Quote the line containing "if obj.type in" and all lines that follow it in the listing below, exactly as written.

--

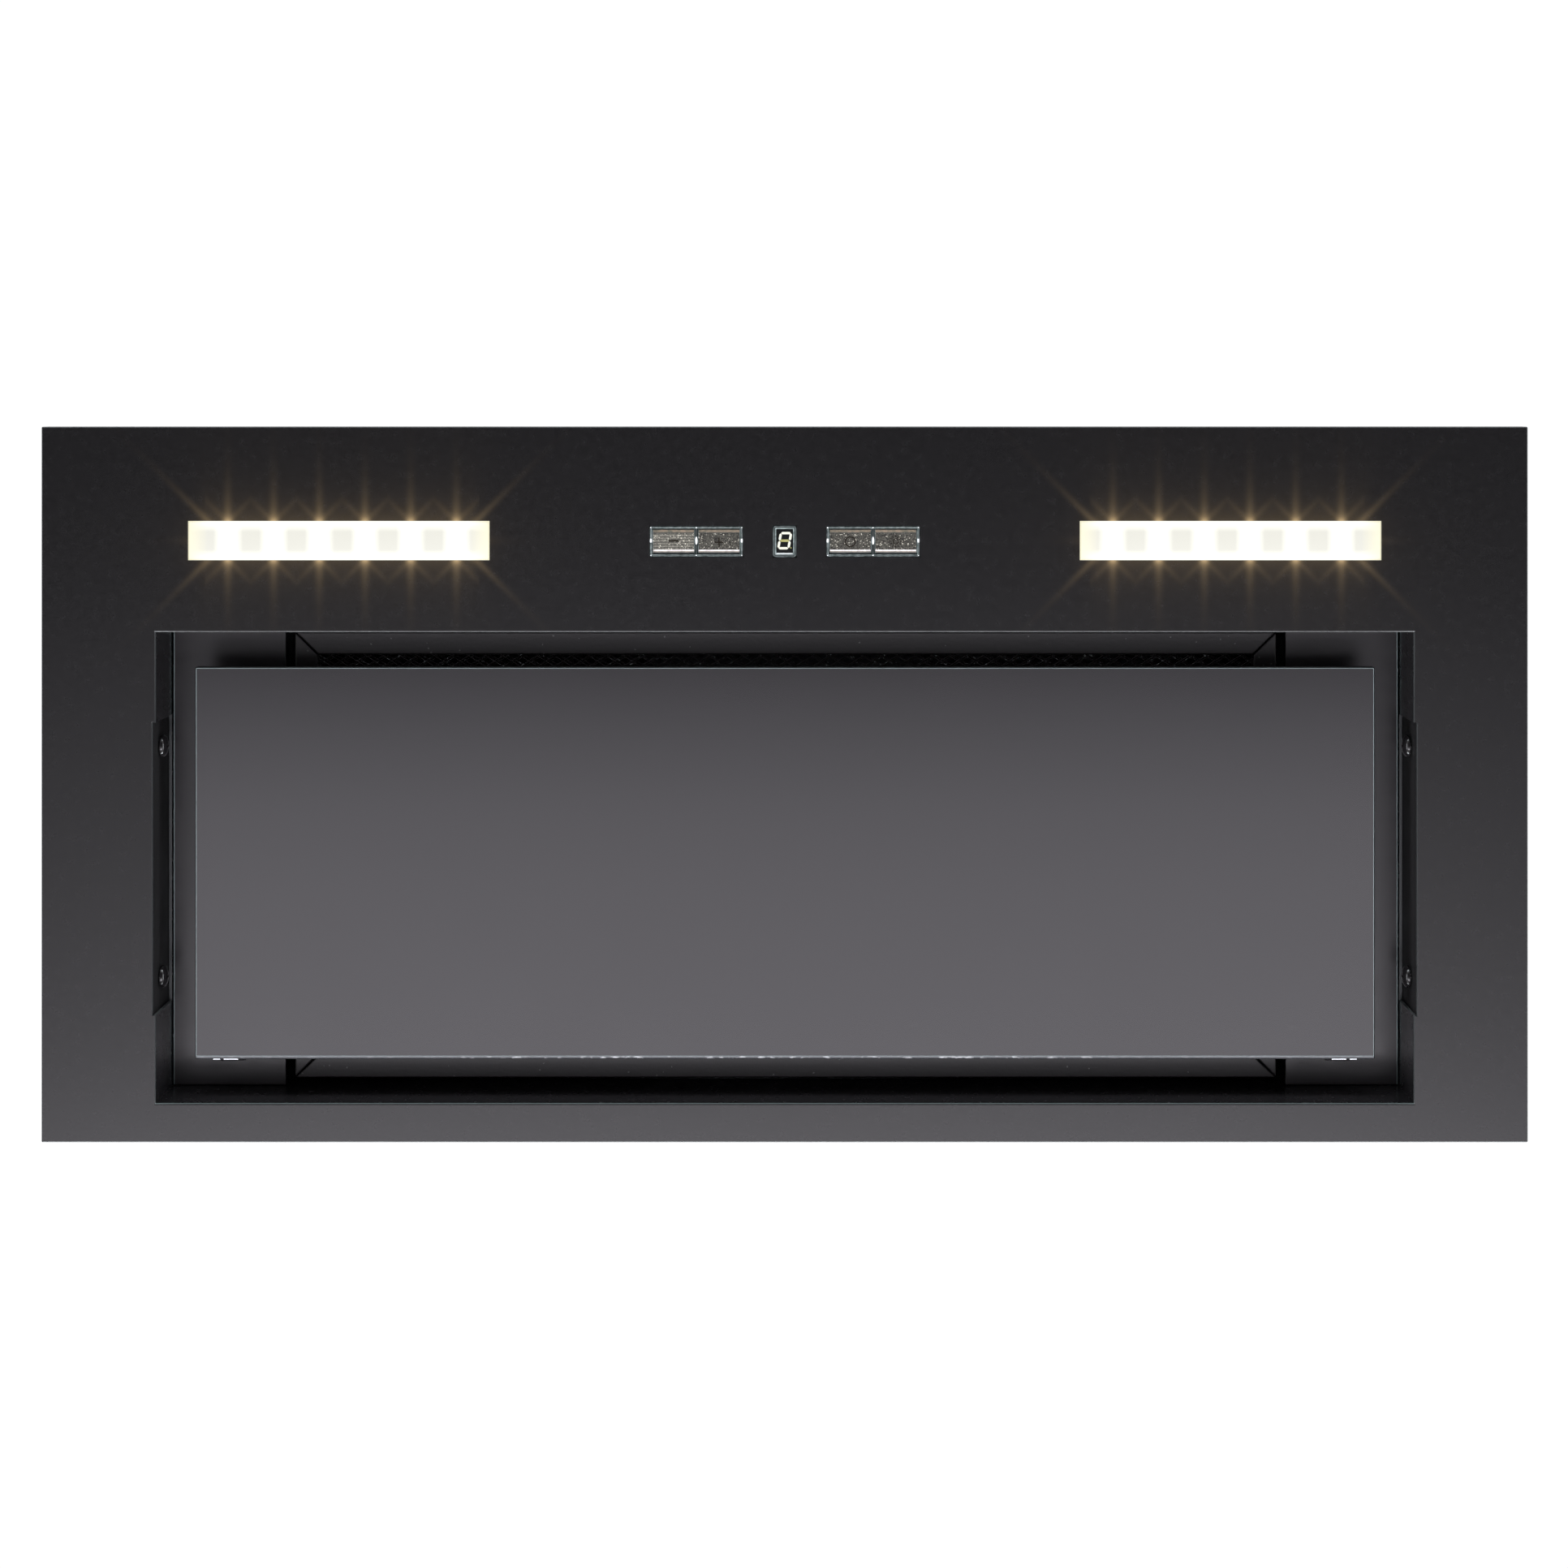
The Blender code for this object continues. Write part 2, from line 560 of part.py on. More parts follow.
def button_pair(side, word, names):
    centre = side * BUTTON_PAIR_X
    pitch = (BEZEL_W - 3 * BEZEL_WALL) / 2 + BEZEL_WALL

    def around(x, width, depth):
        return ((x - width / 2, x + width / 2), (CONTROL_Y - depth / 2, CONTROL_Y + depth / 2))

    bezel = block("button_bezel_" + word, *around(centre, BEZEL_W, BEZEL_D), (0.2, 3.0))
    shoulder = block("bezel_shoulder", *around(centre, BEZEL_W + 4, BEZEL_D + 4),
                     (PANEL_SHEET + GAP, 3.0))
    places = [centre - pitch / 2, centre + pitch / 2]
    windows = [block("bezel_window", *around(x, pitch - BEZEL_WALL, BEZEL_D - 2 * BEZEL_WALL), (-2, 6))
               for x in places]
    piece(bezel, "clear_plastic", [shoulder], windows)
    for name, x in zip(names, places):
        button = block("button_" + name, *around(x, BUTTON_W, BUTTON_D), (0.6, 3.4))
        bevel(button, 0.3)
        stem = block("button_stem", *around(x, 4, 4), (3.0, 6.4))
        piece(button, "button_plastic", [stem])
        pivot(f"button_{name}_axis", (x, CONTROL_Y, 0.6), [button])


def display():
    def around(width, depth):
        return (-width / 2, width / 2), (CONTROL_Y - depth / 2, CONTROL_Y + depth / 2)

    bezel = prism("display_bezel", "Z", rounded(*around(DISPLAY_W, DISPLAY_D), 1.0), 0.2, 3.0)
    shoulder = block("display_shoulder", *around(DISPLAY_W + 4, DISPLAY_D + 4),
                     (PANEL_SHEET + GAP, 3.0))
    window = block("display_window", *around(6.8, 9.6), (-2, 6))
    piece(bezel, "display_black", [shoulder], [window])
    piece(block("display_module", *around(6.2, 9.0), (0.8, BOARD_Z - GAP)), "display_black")


def control_unit():
    """The circuit board with a push switch over each button, and the cover it hangs in."""
    board = block("control_board", (-62, 62), (-106, -72), (BOARD_Z, BOARD_Z + 1.6))
    pitch = (BEZEL_W - 3 * BEZEL_WALL) / 2 + BEZEL_WALL
    switches = []
    for centre in (-BUTTON_PAIR_X, BUTTON_PAIR_X):
        for x in (centre - pitch / 2, centre + pitch / 2):
            switches.append(block("push_switch", (x - 3, x + 3), (CONTROL_Y - 3, CONTROL_Y + 3),
                                  (BOARD_Z - 1.9, BOARD_Z + 0.5)))
    plug = block("board_plug", (44, 56), (-92, -84), (BOARD_Z + 1, BOARD_Z + 8))
    piece(board, "circuit_board", switches + [plug])
    foot = PANEL_SHEET + GAP
    cover = block("control_cover", (-70, 70), (-112, -64), (foot, 22))
    pocket = block("cover_pocket", (-68.5, 68.5), (-110.5, -65.5), (-2, 20.5))
    posts = [rod("cover_post", "Z", (x, y), 3, BOARD_Z + 1.6 + GAP, 21, steps=12)
             for x in (-57, 57) for y in (-102, -76)]
    combine(cover, [pocket], "DIFFERENCE")
    piece(cover, "grey_plastic", posts)


# ---------------------------------------------------------------- blower


def scroll_outline(inset, top):
    """The spiral casing in Y and Z: it opens from the top round to the front and runs straight up."""
    steps = 30
    points = []
    for i in range(steps + 1):
        turn = 1.5 * math.pi * i / steps
        radius = SCROLL_START_R + (SCROLL_END_R - SCROLL_START_R) * i / steps - inset
        points.append((FAN_Y + radius * math.sin(turn), FAN_Z + radius * math.cos(turn)))
    front = FAN_Y - SCROLL_END_R + inset
    return [(FAN_Y - inset, top)] + points + [(front, top)]


def blower_scroll():
    top = BODY_H - BODY_WALL
    for side, word in ((-1, "left"), (1, "right")):
        half = prism("scroll_" + word, "X", scroll_outline(0, top), *mirrored(side, GAP / 2, SCROLL_X))
        inner = prism("scroll_inside", "X", scroll_outline(SCROLL_WALL, top + 8),
                      *mirrored(side, -4, SCROLL_X - SCROLL_WALL))
        inlet = rod("scroll_inlet", "X", (FAN_Y, FAN_Z), INLET_R,
                    *mirrored(side, SCROLL_X - 6, SCROLL_X + 6), steps=36)
        piece(half, "grey_plastic", [], [inner, inlet])


def impeller():
    """Squirrel-cage rotor: a middle disc with its hub, blades and a ring at each end."""
    centre = (FAN_Y, FAN_Z)
    bore = SHAFT_R + GAP
    disc = turned("impeller", "X", centre,
                  [(bore, -5), (10, -5), (10, -1), (IMPELLER_R, -1), (IMPELLER_R, 1), (12, 1),
                   (12, 16), (bore, 16)], 48)
    added = [ring("impeller_ring", "X", centre, IMPELLER_R - 8, IMPELLER_R,
                  *mirrored(side, IMPELLER_X - 3, IMPELLER_X), steps=48) for side in (-1, 1)]
    added.append(impeller_blades(centre))
    rotor = piece(disc, "black_plastic", added)
    shaft = piece(rod("motor_shaft", "X", centre, SHAFT_R, -45, 24), "screw_zinc")
    pivot("impeller_axis", (0, *centre), [rotor, shaft])


def impeller_blades(centre):
    """All the blades as one tool: thin plates set at an angle between the rings."""
    blades = bmesh.new()
    lean = math.radians(25)
    for i in range(BLADE_COUNT):
        angle = math.tau * i / BLADE_COUNT
        size = Matrix.Diagonal((2 * IMPELLER_X - 2, 1.2, 7.2, 1 / MM)) * MM
        out = Matrix.Translation((0, 0, (IMPELLER_R - 4.2) * MM))
        place = Matrix.Rotation(angle, 4, "X") @ out @ Matrix.Rotation(lean, 4, "X") @ size
        bmesh.ops.create_cube(blades, size=1.0, matrix=place)
    shift = Matrix.Translation(Vector((0, *centre)) * MM)
    bmesh.ops.transform(blades, matrix=shift, verts=blades.verts)
    return add_object("impeller_blades", blades)


def motor():
    centre = (FAN_Y, FAN_Z)
    front, back = -6 - 2 * GAP, -58.3
    profile = [(0, back), (MOTOR_R - 4, back), (MOTOR_R, back + 4), (MOTOR_R, front - 6),
               (MOTOR_R - 8, front), (SHAFT_R + GAP, front), (SHAFT_R + GAP, -46), (0, -46)]
    piece(turned("motor_body", "X", centre, profile, 32), "motor_steel")
    disc = rod("motor_bracket", "X", centre, 20, back - 3.4, back - GAP, steps=24)
    rim = ring("bracket_rim", "X", centre, INLET_R + 4, INLET_R + 14,
               back - 3.4, -SCROLL_X - GAP, steps=36)
    arms = [bracket_arm(centre, math.radians(90 + 120 * i), back) for i in range(3)]
    piece(disc, "motor_steel", [rim] + arms)


def bracket_arm(centre, angle, back):
    """One spoke from the bracket's disc out to its rim."""
    along = Vector((math.cos(angle), math.sin(angle)))
    across = Vector((-along.y, along.x)) * 5
    middle = Vector(centre)
    inner, outer = middle + along * 16, middle + along * (INLET_R + 8)
    outline = [inner - across, outer - across, outer + across, inner + across]
    return prism("bracket_spoke", "X", [tuple(point) for point in outline], back - 3.2, back - GAP - 0.2)


# ---------------------------------------------------------------- outlet


def outlet_collar():
    """A plain spigot for the duct, and the flat ring that holds it down on the top cover."""
    foot = BODY_H + BODY_WALL + 2 * GAP
    outer = COLLAR_R + COLLAR_WALL
    centre = (0, COLLAR_Y)
    collar = ring("outlet_collar", "Z", centre, COLLAR_R, outer, foot, COLLAR_TOP, steps=48)
    pin_span = (COLLAR_Y - outer - 1.5, COLLAR_Y + outer + 1.5)
    hole = rod("flap_pin_hole", "Y", (0, FLAP_Z), FLAP_PIN_R + GAP, pin_span[0] - 2, pin_span[1] + 2)
    piece(collar, "galvanised", [], [hole])
    piece(ring("collar_ring", "Z", centre, outer + GAP, COLLAR_R + 14, foot, foot + 1.6, steps=48),
          "galvanised")
    piece(rod("flap_pin", "Y", (0, FLAP_Z), FLAP_PIN_R, *pin_span), "screw_zinc")


def outlet_flaps():
    """Two half-round non-return flaps whose knuckles share one pin."""
    straight, barrel = 3.6, 3.2
    knuckles = {-1: (-46, 4), 1: (-24, 26)}
    for side, word in ((-1, "left"), (1, "right")):
        reach = math.degrees(math.acos(straight / FLAP_R))
        middle = 0 if side > 0 else 180
        outline = circle((0, COLLAR_Y), FLAP_R, 20, middle - reach, middle + reach)
        low, high = FLAP_Z - FLAP_T / 2, FLAP_Z + FLAP_T / 2
        flap = prism("flap_" + word, "Z", outline, low, high)
        barrels = []
        for start in knuckles[side]:
            span = (COLLAR_Y + start, COLLAR_Y + start + 20)
            barrels.append(ring("flap_barrel", "Y", (0, FLAP_Z), FLAP_PIN_R + GAP, barrel,
                                *span, steps=12))
            barrels.append(block("flap_web", mirrored(side, 2.5, 6), (span[0] + 1, span[1] - 1),
                                 (low + 0.1, high - 0.1)))
        piece(flap, "galvanised", barrels)
        pivot(f"flap_{word}_axis", (0, COLLAR_Y, FLAP_Z), [flap])


# ---------------------------------------------------------------- electronics


def electronics():
    wall = 2.0
    box = block("electronics_box", BOX_X, BOX_Y, BOX_Z)
    inside = [(span[0] + wall, span[1] - wall) for span in (BOX_X, BOX_Y)]
    pocket = block("box_pocket", *inside, (BOX_Z[0] + wall, BOX_Z[1] + 2))
    combine(box, [pocket], "DIFFERENCE")
    post_x = (inside[0][0] + 6, inside[0][1] - 6)
    post_y = (inside[1][0] + 6, inside[1][1] - 6)
    posts = [rod("board_post", "Z", (x, y), 2.5, BOX_Z[0] + 1, BOX_Z[0] + 7, steps=12)
             for x in post_x for y in post_y]
    piece(box, "grey_plastic", posts)
    lid_z = BOX_Z[1] + GAP
    lid = block("electronics_cover", BOX_X, BOX_Y, (lid_z, lid_z + wall))
    rib = block("cover_rib", *[(span[0] + 0.5, span[1] - 0.5) for span in inside], (lid_z - 4, lid_z + 0.5))
    rib_pocket = block("rib_pocket", *[(span[0] + 2, span[1] - 2) for span in inside],
                       (lid_z - 6, lid_z + 0.3))
    combine(rib, [rib_pocket], "DIFFERENCE")
    piece(lid, "grey_plastic", [rib])
    board_z = BOX_Z[0] + 7 + GAP
    board_spans = [(span[0] + 1.5, span[1] - 1.5) for span in inside]
    board = block("power_board", *board_spans, (board_z, board_z + 1.6))
    fitted = [
        block("transformer", (100, 132), (-108, -80), (board_z + 1, board_z + 26)),
        block("relay_front", (142, 162), (-112, -98), (board_z + 1, board_z + 16)),
        block("relay_rear", (142, 162), (-92, -78), (board_z + 1, board_z + 16)),
        block("terminal_block", (172, 204), (-110, -98), (board_z + 1, board_z + 14)),
    ]
    piece(board, "circuit_board", fitted)


def capacitor():
    centre = (-94, 90)
    can = turned("motor_capacitor", "X", centre,
                 [(0, -160), (15, -160), (16, -159), (16, -101), (15, -100), (0, -100)], 24)
    foot = block("capacitor_foot", (-150, -112), (-117.1, -100), (84, 96))
    piece(can, "white_plastic", [foot])


def cable_gland():
    """The mains inlet: a hexagonal body through the top cover with a domed nut. It holds no cord."""
    centre = (GLAND_X, GLAND_Y)
    seat = BODY_H + BODY_WALL + 2 * GAP
    body = prism("cable_gland", "Z", circle(centre, 11, 6), seat, seat + 5)
    nut = turned("gland_nut", "Z", centre,
                 [(0, seat + 4), (9.5, seat + 4), (9.5, seat + 12), (7, seat + 16), (0, seat + 16)], 24)
    thread = rod("gland_thread", "Z", centre, 8, seat - 14, seat + 1, steps=24)
    bore = rod("gland_bore", "Z", centre, 3.6, seat - 16, seat + 20)
    piece(body, "black_plastic", [nut, thread], [bore])


def leads():
    """Fixed leads inside the hood, each held by the parts at its two ends."""
    cable("control_lead", [(50, -88, 22.4), (52, -88, 32), (70, -89, 44), (98, -91, 47),
                           (116, -93, 50), (120, -94, 55), (120, -94, 59.2)], 2.5, "cable_grey")
    cable("motor_lead", [(89.2, -94, 86), (84, -94, 86), (70, -93, 87), (30, -90, 91), (-30, -88, 98),
                         (-68, -78, 106), (-84, -40, 116), (-84, 0, 122), (-80, 20, 124),
                         (-70, 29, 124), (-62.4, 30, 124)], 2.5, "cable_grey")


def build():
    clear_scene()
    make_materials()
    face_panel()
    hood_body()
    top_cover()
    side_clamps()
    suction_panel()
    hinge_brackets()
    panel_magnets()
    side_plates()
    grease_filter()
    for side, word in ((-1, "left"), (1, "right")):
        lamp(side, word)
    button_pair(-1, "left", ("minus", "plus"))
    button_pair(1, "right", ("power", "light"))
    display()
    control_unit()
    blower_scroll()
    impeller()
    motor()
    outlet_collar()
    outlet_flaps()
    electronics()
    capacitor()
    cable_gland()
    leads()


build()
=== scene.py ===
"""The looks of an under cabinet range hood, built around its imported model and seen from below."""

import json
import math

import bmesh
import bpy
from mathutils import Matrix, Vector

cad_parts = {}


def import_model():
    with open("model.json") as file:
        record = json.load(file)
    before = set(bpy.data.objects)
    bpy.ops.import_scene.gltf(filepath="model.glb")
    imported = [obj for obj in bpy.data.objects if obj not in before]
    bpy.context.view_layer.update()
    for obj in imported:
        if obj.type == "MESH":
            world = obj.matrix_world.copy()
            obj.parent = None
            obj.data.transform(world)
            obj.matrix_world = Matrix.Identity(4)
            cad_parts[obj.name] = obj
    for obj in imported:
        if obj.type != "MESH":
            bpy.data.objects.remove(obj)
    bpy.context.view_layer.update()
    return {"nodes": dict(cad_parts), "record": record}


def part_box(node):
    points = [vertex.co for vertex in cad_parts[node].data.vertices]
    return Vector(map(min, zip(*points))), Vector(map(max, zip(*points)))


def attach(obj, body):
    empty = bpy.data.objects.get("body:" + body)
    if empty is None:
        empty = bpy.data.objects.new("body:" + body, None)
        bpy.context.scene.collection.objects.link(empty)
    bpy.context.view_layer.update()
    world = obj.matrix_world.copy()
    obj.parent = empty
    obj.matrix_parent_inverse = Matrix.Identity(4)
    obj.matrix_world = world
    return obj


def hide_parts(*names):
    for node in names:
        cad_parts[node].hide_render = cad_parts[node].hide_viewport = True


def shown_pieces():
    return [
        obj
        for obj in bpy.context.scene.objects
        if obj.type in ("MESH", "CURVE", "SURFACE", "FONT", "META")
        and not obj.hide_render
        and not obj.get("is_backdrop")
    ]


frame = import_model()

MM = 0.001
SHEET = 1.1 * MM          # folded steel sheet
FOLD_R = 0.55 * MM        # radius of a fold in it
SHOULDER = 2 * MM         # how far a frame's shoulder reaches behind the sheet
LED_PITCH = 16.6 * MM
LED_SHIFT = 1.3 * MM      # the row sits this much nearer the hood's middle than its lens
LAMP_LENGTH = 109 * MM
LAMP_WIDTH = 13.7 * MM
SIDES = ((-1, "left"), (1, "right"))


def middle_of(node):
    low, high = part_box(node)
    return (low + high) / 2


LAMP_X, LAMP_Y, _ = middle_of("lamp_lens_right")


# ---------------------------------------------------------------- materials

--

Task result:
        if obj.type in ("MESH", "CURVE", "SURFACE", "FONT", "META")
        and not obj.hide_render
        and not obj.get("is_backdrop")
    ]


frame = import_model()

MM = 0.001
SHEET = 1.1 * MM          # folded steel sheet
FOLD_R = 0.55 * MM        # radius of a fold in it
SHOULDER = 2 * MM         # how far a frame's shoulder reaches behind the sheet
LED_PITCH = 16.6 * MM
LED_SHIFT = 1.3 * MM      # the row sits this much nearer the hood's middle than its lens
LAMP_LENGTH = 109 * MM
LAMP_WIDTH = 13.7 * MM
SIDES = ((-1, "left"), (1, "right"))


def middle_of(node):
    low, high = part_box(node)
    return (low + high) / 2


LAMP_X, LAMP_Y, _ = middle_of("lamp_lens_right")


# ---------------------------------------------------------------- materials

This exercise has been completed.